Netdev List
 help / color / mirror / Atom feed
From: Tariq Toukan <tariqt@nvidia.com>
To: Eric Dumazet <edumazet@google.com>,
	Jakub Kicinski <kuba@kernel.org>, Paolo Abeni <pabeni@redhat.com>,
	Andrew Lunn <andrew+netdev@lunn.ch>,
	"David S. Miller" <davem@davemloft.net>
Cc: Saeed Mahameed <saeedm@nvidia.com>,
	Leon Romanovsky <leon@kernel.org>,
	Tariq Toukan <tariqt@nvidia.com>, Mark Bloch <mbloch@nvidia.com>,
	Shay Drory <shayd@nvidia.com>, Or Har-Toov <ohartoov@nvidia.com>,
	Edward Srouji <edwards@nvidia.com>,
	Simon Horman <horms@kernel.org>,
	Maher Sanalla <msanalla@nvidia.com>,
	Parav Pandit <parav@nvidia.com>, Kees Cook <kees@kernel.org>,
	Moshe Shemesh <moshe@nvidia.com>,
	Patrisious Haddad <phaddad@nvidia.com>, <netdev@vger.kernel.org>,
	<linux-rdma@vger.kernel.org>, <linux-kernel@vger.kernel.org>,
	Gal Pressman <gal@nvidia.com>
Subject: [PATCH net-next 00/15] net/mlx5: Add switchdev mode support for Socket Direct single netdev, part 2/2
Date: Thu, 4 Jun 2026 14:44:40 +0300	[thread overview]
Message-ID: <20260604114455.434711-1-tariqt@nvidia.com> (raw)

Hi,

This is part 2. Find part 1 here:
https://lore.kernel.org/all/20260531113954.395443-1-tariqt@nvidia.com/

This series enables Socket Direct single netdev to operate in switchdev
mode with shared FDB. SD single netdev combines multiple PCI functions
behind a single netdev interface. To support switchdev offloads, these
functions must participate in virtual LAG (shared FDB).

Design

Rather than introducing a separate LAG instance for SD, this series
integrates SD secondary devices into the existing LAG structure
(priv.lag) created at probe time. Each lag_func entry carries a
group_id field that identifies its SD group membership (0 means not
part of any SD group). An xarray mark (XA_MARK_PORT) distinguishes
physical port entries from SD secondaries, enabling a single unified
iterator that filters by group:

  - MLX5_LAG_FILTER_PORTS: iterate port-level entries only (existing
    behavior, used by bonding, FW LAG commands, v2p_map)
  - MLX5_LAG_FILTER_ALL: iterate all devices including SD secondaries
    (used by MPESW shared FDB across all devices)
  - specific group_id: iterate only devices in that SD group (used by
    per-group SD shared FDB operations)

Existing callers use mlx5_ldev_for_each() which maps to
MLX5_LAG_FILTER_PORTS, preserving current behavior for non-SD
configurations.

Lifecycle and ownership

The SD LAG lifecycle is tied to the SD group, not to bonding events:

1. At PCI probe, mlx5_lag_add_mdev() creates the LAG structure
   (priv.lag) for each LAG-capable PF. e.g.: SD primary devices

2. During mlx5_sd_init(), after the SD group is fully formed (primary
   and secondaries paired), sd_lag_init() registers the secondary
   devices into the primary's existing priv.lag by calling
   mlx5_ldev_add_mdev() with the SD group_id. The primary's lag_func
   also gets its group_id set. No separate LAG instance is created.

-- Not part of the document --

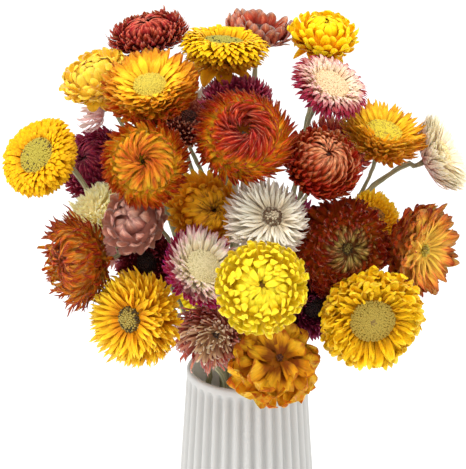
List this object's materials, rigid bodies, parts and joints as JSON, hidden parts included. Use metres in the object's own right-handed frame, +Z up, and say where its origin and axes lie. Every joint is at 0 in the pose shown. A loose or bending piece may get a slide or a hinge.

3. After all the devices in SD group transition to switchdev,
   mlx5_lag_shared_fdb_create() is invoked with the group_id to create
   a software-only shared FDB scoped to that SD group. This sets
   sd_fdb_active on all lag_func entries in the group. No FW LAG
   commands are issued since SD devices share the same physical port.

4. If MPESW (multi-port eswitch) is enabled on top of SD groups, the
   per-group SD shared FDB is torn down first, then MPESW shared FDB is
   created spanning all devices (ports + SD secondaries) using
   MLX5_LAG_FILTER_ALL. On MPESW disable, per-group SD shared FDB is
   restored.

5. On SD teardown (mlx5_sd_cleanup or device unbind), sd_lag_cleanup()
   removes secondaries from priv.lag and clears the primary's group_id.
   The LAG structure itself is not destroyed.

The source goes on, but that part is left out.